Minimal Viable Product – MVP

Minimal Viable Product - MVP - Survival of Your Startup

Minimal Viable Product – MVP

What is it, and why is it the key to a tech startup’s survival?

One of the most misunderstood concepts in startup development is the Minimal Viable Product (MVP). It’s often seen as a prototype, a half-baked version of the “real” product, or a placeholder while the team builds something better.

But for a scalable tech startup, an MVP isn’t about doing the bare minimum — it’s about doing just enough of the right thing.

At its core, an MVP is the simplest version of your product that delivers real value to a specific customer persona (archetype). And here’s the rule to live by:

Your MVP should have no more than one feature less — or one feature more — than what your ideal customer needs to say, “Yes,” not tomorrow but now.

Let’s break that down.

The Purpose of an MVP

The MVP is your first serious conversation with the market. You’re not launching a feature-rich platform, a polished app, or a flashy user experience. You’re launching a solution to a specific problem, for a particular customer persona, in the most focused way possible.

An MVP helps you answer this critical question:

“Will someone buy this — and care enough to keep using it?”

If you can’t get a “yes” at this early stage, no amount of features, marketing, or design will fix that later. So, how does one know? Simply put, you ask the persona.

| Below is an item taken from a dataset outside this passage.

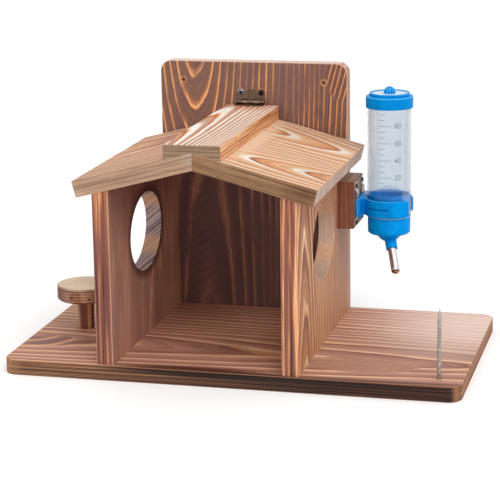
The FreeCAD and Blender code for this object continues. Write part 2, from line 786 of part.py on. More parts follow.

Too Many Features = Too Much Noise

One of the most common mistakes startups make is overbuilding. Founders, often driven by passion and vision, add features that seem “nice to have” or assume every edge case must be addressed. However, more features dilute your message and make it harder for customers to understand the core value.

Worse, too many features can cause your early adopters to hesitate or disengage. If it’s unclear how your product helps them with their specific immediate (hair-on-fire) need, they’ll walk away even if the capability is technically there.

Too Few Features = Missed Value

On the flip side, an MVP that’s too minimal can fail to show value. If your solution lacks one crucial capability your customer needs to take action, it might appear irrelevant, untested, or incomplete. It also signals to them that you’re not listening.

Remember: Your goal is not to impress — it’s to prove.

You’re proving that your solution works, that people will use it, and that the core idea has real market traction. This is the early onset of product-market fit.

Defining “Just Enough”

So, how do you know what features to include in your MVP?

Start by defining your customer persona:

  • Who are they?
  • What hair-on-fire (not any) problem are they trying to solve?
  • What would make them stop what they’re doing and try your product right now?

Then, map the smallest features that get them from “I’m frustrated” to “I want it now!”

The MVP sweet spot is that tight middle ground:

  • One feature less, and it’s not useful.
  • One feature more, and it’s bloated.

Stay in that sweet spot, and you’ll gain clarity, feedback, and validation faster than if you had waited to build the “full” product.

MVP Is Not the End — It’s the Start

An MVP is not your final product. It’s the beginning of a feedback loop. You launch it to learn:

  • Are you solving an immediate problem?
  • Are you solving it for a specific customer persona in a way that the customer sees the value and wants it immediately?
  • What should you build next — and what should you throw away?

In this way, your MVP becomes a compass, not a destination. Unfortunately, without the compass, the end is near.

Final Thoughts

In a world where startups often die from indigestion (too much product) rather than starvation (too little), building an MVP with precision is your best chance at survival — and scale. Special note… Keep in mind that we are not recommending analysis to paralysis. This is an iterative process that requires pace and performance measurement.

Remember: MVP isn’t about what you can build. It’s about what you should get a “yes” to from your customer persona before building.

And sometimes, that means doing much less — but doing it smarter and leaner.